Back to his years as the Philadelphia 76ers GM, King had been the executive responsible for sending Iverson to the Denver Nuggets in late 2006.

"I think players will still want to move, but I think how teams handle it could change," King says. "[Utah president] Kevin [O'Connor] made the decision to move [Williams] before [Williams] got frustrated and wanted out. When teams know they can't keep a guy, I think you're going to see them get ahead of it like [the Jazz] did. You'll see that more often. Hey, I wanted to move Allen sooner in Philadelphia than we did. I had a deal with Denver before that [2006-07] season, but their team was negotiating a sale so they couldn't do anything.

"I saw it coming with Allen," King says. "I wanted to get ahead of it and move him before it ended badly."

Looking back, King remembers the Minnesota Timberwolves trying hard to make a deal for Iverson to pair him with Garnett in '06, but it never happened. Between now and free agency in July, the Los Angeles Clippers' Chris Paul could become that player again. He's a free agent on July 1, and the Dallas Mavericks and Atlanta Hawks are waiting with cap space and commitments to sell him.
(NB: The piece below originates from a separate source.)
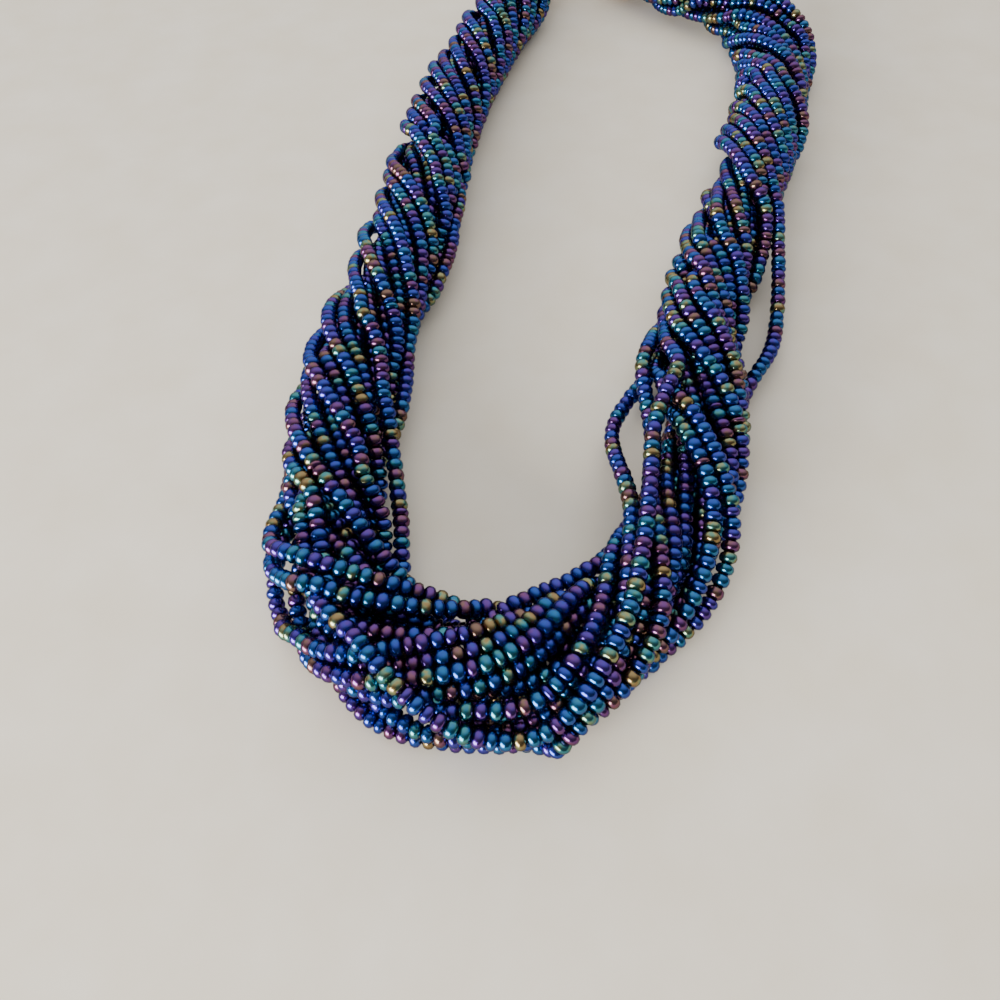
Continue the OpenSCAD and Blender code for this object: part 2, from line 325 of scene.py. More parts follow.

Even now, the Mavericks and Hawks are waiting to see if somehow things get sideways with Howard and the Lakers, and Howard – however unlikely – balks on a contract extension come summer.

Nevertheless, the Brooklyn Nets are out of those conversations now. King has himself an intriguing roster in the Eastern Conference, a validation of some spectacular risk-reward deals these past two years. From the trades that secured him Gerald Wallace and Joe Johnson without a commitment from Williams, King risked ridicule to stay true to a plan that ultimately vindicated him when Williams re-signed with the Nets.

[Also: Coach Tom Thibodeau's four-year extension with Bulls could hit $20M]

Even King's close friends in the league called, and told him he was making mistakes cutting those deals, that Williams would leave for Dallas without Howard coming to the Nets.

"For me," King says, "a lot of that belief to stay with the plan comes from the influence [King's college coach, Mike Krzyzewski] had on me. Every year, he has a plan for his season and he stays with it. Beyond the support I had from our ownership, so much of this has been because I was a product of [Krzyzewski's] operation."

From the failures of 'Melo and Howard, the Nets have moved on to a future with Williams and Brook Lopez, Wallace and Johnson. There was Howard on the television, wearing purple and gold, and King always knew: History says that stars get moved far away, and so the Lakers get a chance to chase championships with Superman now.

Against a lot of odds, though, the Nets still come to Brooklyn with a superstar point guard and a roster to make trouble for the Knicks and Madison Square Garden. Now, the Nets come across the Hudson River, come out of Jersey and into New York, and it changes the game for the franchise. Three thousand miles away, Dwight Howard found himself a Laker, but Billy King and the Brooklyn Nets were in these superstar fights to stay now.